One of the most irritating and obnoxious things people say is: "no offense" .

If you want to make some sort of statement or voice an opinion... JUST SAY IT! Don't apologize for having an opinion. Saying "no offense" can make your statement come off more offensive than you meant for it to be. Seriously though, this phrase can make even the nicest people come off as a total snob.

Now, I'm not condoning going around saying stupid things and not caring about hurting people's feelings but if you're truly afraid of offending somebody... then think before you open your big mouth! And choose your words carefully.

And if you just like being plain ole' mean and think by saying "no offense" makes it all better... too late.
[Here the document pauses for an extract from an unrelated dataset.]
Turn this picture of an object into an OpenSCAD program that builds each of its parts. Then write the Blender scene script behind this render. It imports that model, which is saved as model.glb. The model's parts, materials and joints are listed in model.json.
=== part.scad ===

You'll look like a jerk with or without saying it.


For those who thrive off of using the phrase, here's some pointers. (thanks to http://www.encyclopediadramatica.com)

How to use "No offense, but..." in your daily speechings

  1. Before you make a statement, don't think. Ideally, you should achieve a Zen-like blankness, which is conducive to fucktardery. If you have to think, focus on cookies. Or bears, or bears made of cookies. Anything but what you're about to say.
  2. Make sure you have everyone's attention. You are the most important and educated person in the room. This is mission-critical.
  3. For maximum impact, just open your mouth and let a bunch of random shit fall out. This is called verbal diarrhea.